The reason is self-explanatory in establishing and proving the immense faith that countries are putting in Inflation targeting as an effective, efficient and credible approach to monetary policy and this in turn helps understand why many developed and developing countries are switching over to this strategy to design their monetary policies. These reasons clubbed with the limitation that interest rate targeting suffers with, make it much more preferable over interest rate targeting method. Some of the most glaring and massive limitation that interest rate targeting suffers from are:
Context of Positive price changes: First and foremost limitation that interest rate-targeting framework suffers from is the framing of policy under the context of positive price changes and non-zero interest rate. In the context of both these parameters the interest rate targeting even when constrained by Taylor-type rules may leave the price level (or the inflation rate) indeterminate (Cargill & Guerrero 2006).
Lack of Transparency: Interest rate targeting unlike inflation targeting is closed and hence lacks transparency and accountability. The constant guessing game that it promotes by its close-mouthed approach creates unnecessary volatility in financial markets and arouses uncertainty among producers and general public (Mishkin 2004). Interest rate targeting as a method or framework fails to communicate well with all the stakeholders. The strategy in itself thus lacks transparency and accountability, which adversely hits the efficiency of the policy makers and increases corruption.
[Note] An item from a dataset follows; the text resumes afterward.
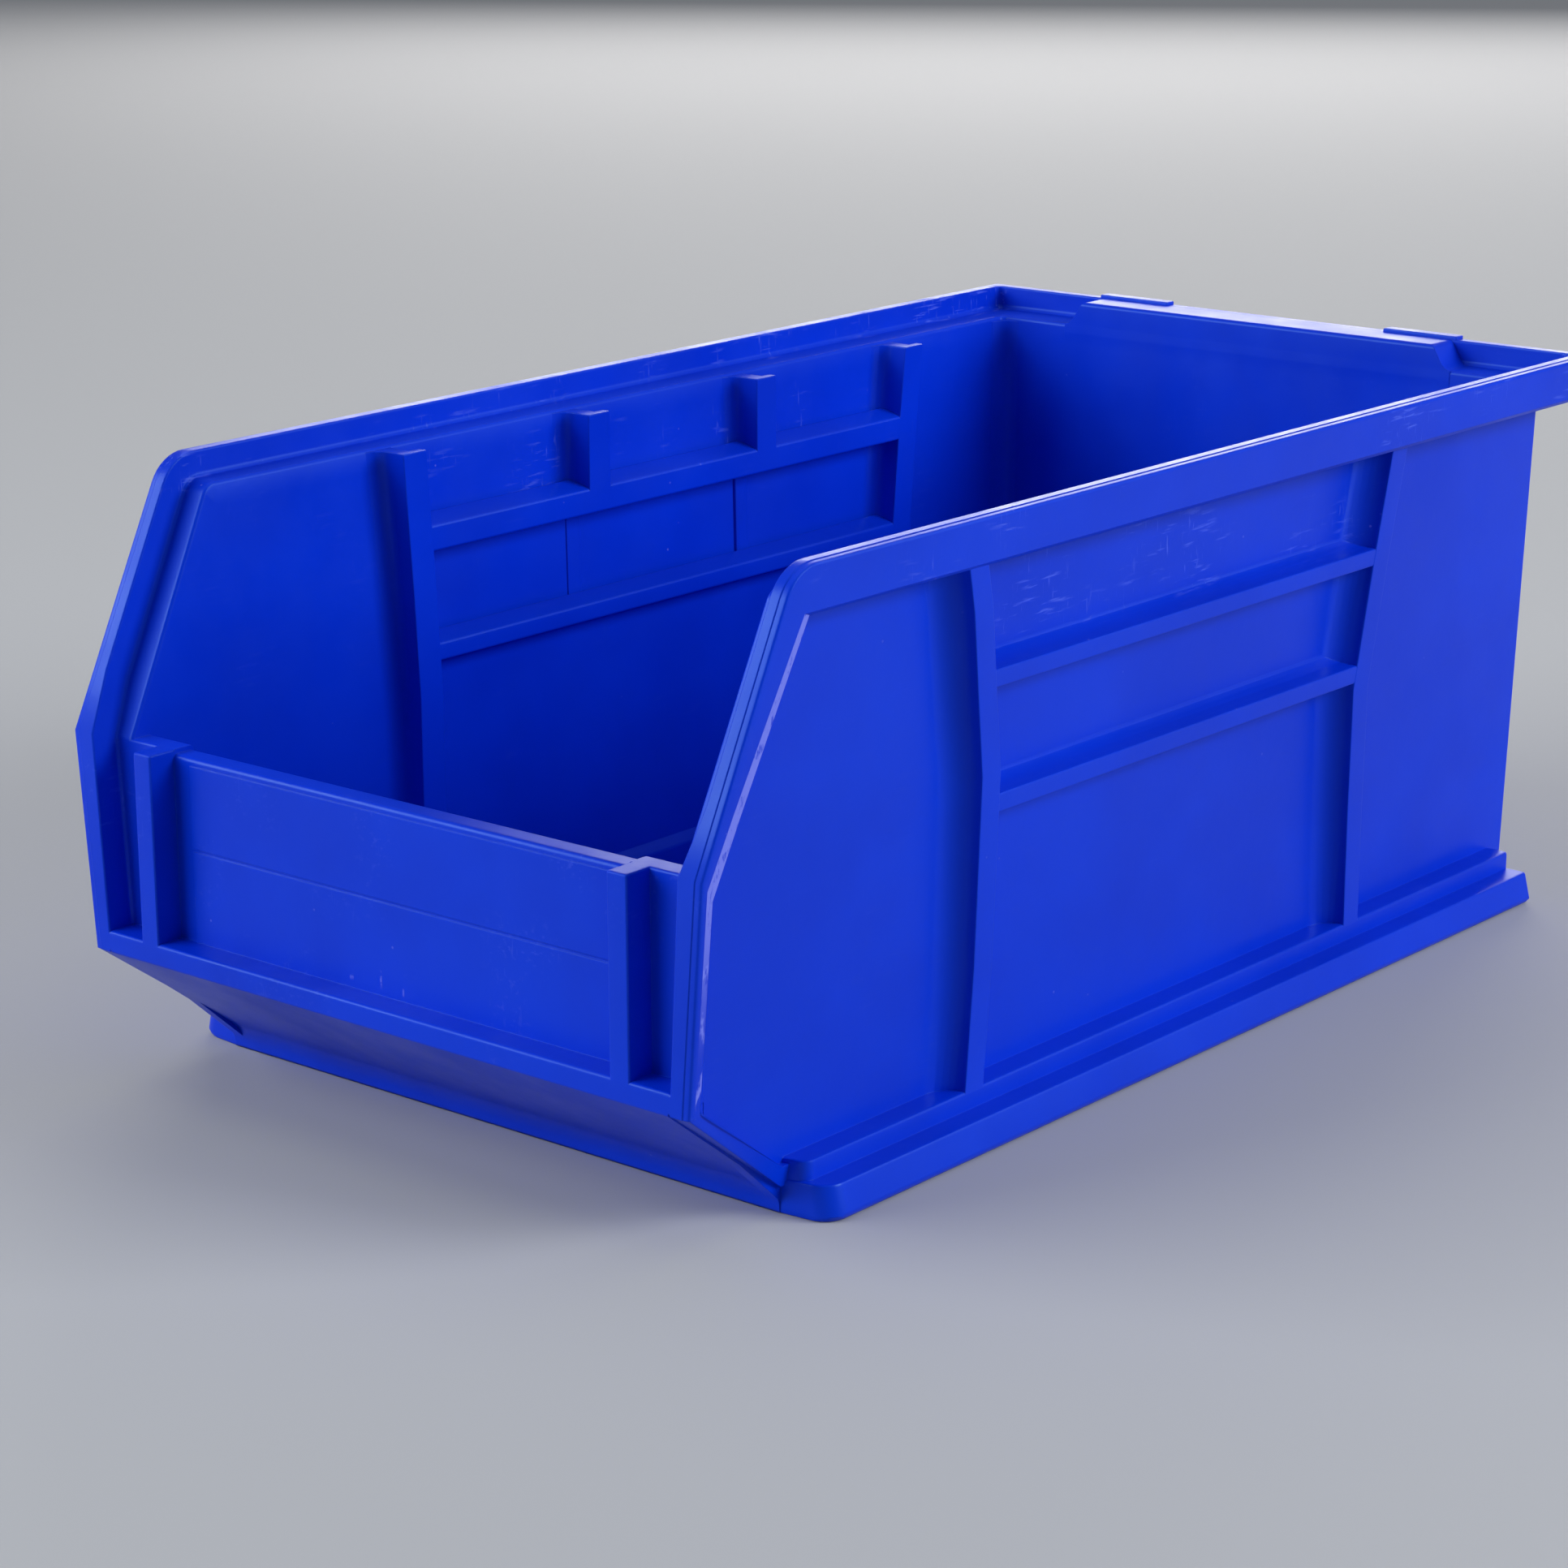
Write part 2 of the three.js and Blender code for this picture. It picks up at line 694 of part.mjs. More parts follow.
addPair("side_wall", sideWall());
addPair("side_rim", sideRim());
addPair("slant_rim", slantRim());
addPair("front_flange", frontFlange());
addPair("undercut_strip", undercutStrip());
addPair("lower_rail", lowerRail());
addPair("rail_step", railStep());
addPair("box_rib", boxRib());
addPair("panel_pad", panelPad());
addPair("hanger_tab", hangerTab());

const frontPillar = outerPillar(FRONT_PILLAR_LINE);
const rearPillar = outerPillar(REAR_PILLAR_LINE);
addPair("outer_front_pillar", frontPillar);
addPair("outer_rear_pillar", rearPillar);
for (const rib of OUTER_RIBS) {
  addPair("outer_" + rib.name + "_rib", outerRib(rib, rearPillar));
}

const innerFrontPillar = innerPillar(INNER_FRONT_LINE);
const innerRearPillar = innerPillar(INNER_REAR_LINE);
addPair("inner_front_pillar", innerFrontPillar);
addPair("inner_rear_pillar", innerRearPillar);
SHORT_RIB_BACKS.forEach((back, k) => {
  addPair("inner_short_rib_" + (k + 1), shortRib(back));
});
for (const rib of INNER_RIBS) {
  addPair("inner_" + rib.name + "_rib", innerRib(rib, [innerFrontPillar, innerRearPillar]));
}

export default bin;
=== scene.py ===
"""Looks for the stack-and-hang storage bin: one seamless moulding built over the CAD frame.

Shapes are worked in millimetres as (x, back, z), where back is the distance forward of the rim's
back edge, and are turned into metres in the row's frame when a mesh is made.
"""
import math

import bmesh
import bpy
from mathutils import Matrix, Vector


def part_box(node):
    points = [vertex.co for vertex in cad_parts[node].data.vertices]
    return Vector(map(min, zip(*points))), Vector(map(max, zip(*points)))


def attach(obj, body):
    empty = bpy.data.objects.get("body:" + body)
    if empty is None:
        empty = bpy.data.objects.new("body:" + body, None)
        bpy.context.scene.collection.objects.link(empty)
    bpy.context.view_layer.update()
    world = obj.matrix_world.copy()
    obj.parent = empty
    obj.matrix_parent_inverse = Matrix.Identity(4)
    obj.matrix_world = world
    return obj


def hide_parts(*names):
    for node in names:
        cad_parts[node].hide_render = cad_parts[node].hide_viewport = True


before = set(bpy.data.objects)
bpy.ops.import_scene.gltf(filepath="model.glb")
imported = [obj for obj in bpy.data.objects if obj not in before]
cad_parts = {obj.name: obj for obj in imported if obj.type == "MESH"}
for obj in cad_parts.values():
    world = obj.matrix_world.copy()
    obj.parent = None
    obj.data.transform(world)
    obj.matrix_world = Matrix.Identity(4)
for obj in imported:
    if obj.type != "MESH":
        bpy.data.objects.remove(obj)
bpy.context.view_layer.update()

MM = 0.001


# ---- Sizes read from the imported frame
def node_box(name):
    low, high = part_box(name)
    return Vector(low) / MM, Vector(high) / MM


def node_points(name):
    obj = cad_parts[name]
    return [(obj.matrix_world @ v.co) / MM for v in obj.data.vertices]


HALF_LENGTH = node_box("back_rim")[1].y
LENGTH = HALF_LENGTH - node_box("front_ledge")[0].y


def back_of(y):
    return HALF_LENGTH - y


def line(t, t0, v0, t1, v1):
    return v0 + (t - t0) * (v1 - v0) / (t1 - t0)


def along(points, z):
    """Value at height z on a line given as (z, value) points."""
    i = 1
    while i < len(points) - 1 and z > points[i][0]:
        i += 1
    return line(z, *points[i - 1], *points[i])


def levels_of(name):
    """The CAD node's points grouped by height, as {z: [(x, back)]}."""
    found = {}
    for p in node_points(name):
        found.setdefault(round(p.z, 2), []).append((p.x, back_of(p.y)))
    return found


RIM_TOP = node_box("back_rim")[1].z
LEDGE_Z = node_box("right_side_wall")[1].z
UNDER_Z = node_box("back_rim")[0].z
LEDGE_DEPTH = RIM_TOP - LEDGE_Z
BAND_DEPTH = RIM_TOP - UNDER_Z
FLANGE_LOW, FLANGE_HIGH = node_box("right_front_flange")
FOOT_Z = FLANGE_LOW.z
FOOT_HALF_WIDTH = max(x for x, _ in levels_of("right_front_flange")[round(FOOT_Z, 2)])
FLANGE_INNER_FOOT = min(
    x for x, b in levels_of("right_front_flange")[round(FOOT_Z, 2)] if b > LENGTH - 0.1
)
BEND_Z = FLANGE_HIGH.z
BEND_BACK = LENGTH - 0.2
RIM_HALF_BACK = node_box("back_rim")[1].x
RIM_TAPER = (RIM_HALF_BACK - FLANGE_HIGH.x) / BEND_BACK
FLOOR_TOP = node_box("floor_panel")[1].z
UNDERCUT_BACK = back_of(node_box("base_front_bar")[0].y)
WALL_LEVELS = levels_of("right_side_wall")
WALL_INNER_FOOT = min(x for x, _ in WALL_LEVELS[0.0])
WALL_INNER_TOP = min(x for x, _ in WALL_LEVELS[round(LEDGE_Z, 2)])
WALL_THICKNESS = max(x for x, _ in WALL_LEVELS[0.0]) - WALL_INNER_FOOT
BACK_OUTER_FOOT = min(b for _, b in WALL_LEVELS[0.0])
BACK_OUTER_TOP = min(b for _, b in WALL_LEVELS[round(LEDGE_Z, 2)])
PANEL_LOW, PANEL_HIGH = node_box("label_panel")
PANEL_FACE = back_of(PANEL_LOW.y)
PANEL_LIP = back_of(PANEL_HIGH.y)
PANEL_TOP = PANEL_HIGH.z
PANEL_THICKNESS, PANEL_LIP_HEIGHT = 2.0, 3.0
LEDGE_TOP = node_box("front_ledge")[1].z
GROOVE_Z = 31.5

# ---- Details finer than the frame's
RIM_THICKNESS = 2.4
HOPPER_RADIUS = 6.0
HOPPER_BACK = 171.5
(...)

Moreover, Interest rate targeting method is based on the capability of individuals rather than good institutions unlike the inflation based targeting. This again, could be a potential breeding ground for corruption and opaqueness in the system which has bad effects on the overall health of the economy.
The points clearly and vividly explain how inflation-targeting scores over interest rate targeting and how economies and countries, which have switched to inflation targeting, have benefited from it. Though there are many countries that have adopted inflation targeting, many have still stuck to the conventional interest rate targeting.
New Zealand was the first nation to adopt Inflation targeting in December 1989 (Jahan 2012). It was only after the economy stumbled and failed it hard to recover from a high inflation of over 10% that the country felt the need to change its monetary policy and hence migrated to Inflation targeting. The new framework was established through The 1989 Act, which proposed six principles for the country’s economy to adhere to, and this kick started its journey towards implementation of inflation targeting. Over the last 27 years, New Zealand’s economy has shown resilience and has still remained strong. The framework under the inflation targeting has helped New Zealand a great deal in reducing inflationary expectations. It has delivered price stability and has kept Inflation under the wraps. It has made government and the banks responsible much more accountable and has indeed ensured that the objectives and modus operandi of policy are clearly understood by the public and financial markets (Brash 1999).
The new regime or system has given a sense of stability to the New Zealand dollar exchange rate. The fluctuations in the exchange rates have drastically declined and reduced to lend much more credibility to the currency. New Zealand has also improved its fiscal policy due to the inflation targeting approach or framework to the monetary policy and has even inspired improvement in New Zealand’s dismal record of fiscal performance. Most importantly, New Zealand’s economic growth has increased and improved big way since it changed its monetary policy to Inflation targeting. Its economic growth has been markedly better than OECD countries and its inflation less than them. Thus it would be fair enough to say that New Zealand did benefit a lot from formulation of new monetary policy driven by Inflation targeting.
Hammond, Roger, and IMF; 2010-2011
The figure above shows the 14 countries in increasing order of their Inflation targeting adoption dates and their respective inflation data for the year of 2010. The inflation has been moderate in all these countries and the data in the table corroborates the claim. New Zealand as shown in the figure was the first country to adopt Inflation targeting.
On the Contrary, Tanzania, an African nation uses Interest rate targeting for its monetary policy. The economy has been extremely volatile and has suffered some serious setbacks. The inflation rate in Tanzania has remained largely unchecked and unbalanced and has shown very little signs of slowing down. The inflation rate of the country was a staggering 19.80 percent in December 2011 (Taborda 2013). Though various liberalization measures have been undertaken by the government to boost investor confidence, there has been no real enthusiasm due to lack of accountability and credibility, a feature that Interest rate targeting fails to induce. Even after all the efforts by the government, economic growth has largely remained constrained to a lowly 4%. This clearly goes on to show that Interest rate targeting is a far less effective approach to monetary policy than Inflation targeting.
The National Bureau of Statistics (NBS), 2013
The inflation data of Tanzania shows the greatest problem of Interest rate targeting following nations. The inflation rate was a whopping 19.8 percent in December 2011, as per the graph. Even though it has moderated off late, it is still above the maximum limits of all the Inflation targeting nations.
Therefore, it can be safely said and concluded that Inflation targeting offers much more when compared to interest rate targeting. Even though Interest rate targeting has been adopted by many countries conventionally, its limitations and the benefits of inflation targeting are becoming clearer day and day and that can be inferred from the fact that more and more countries are crossing over the bridge to adopt Inflation targeting and their economic success stories say the rest.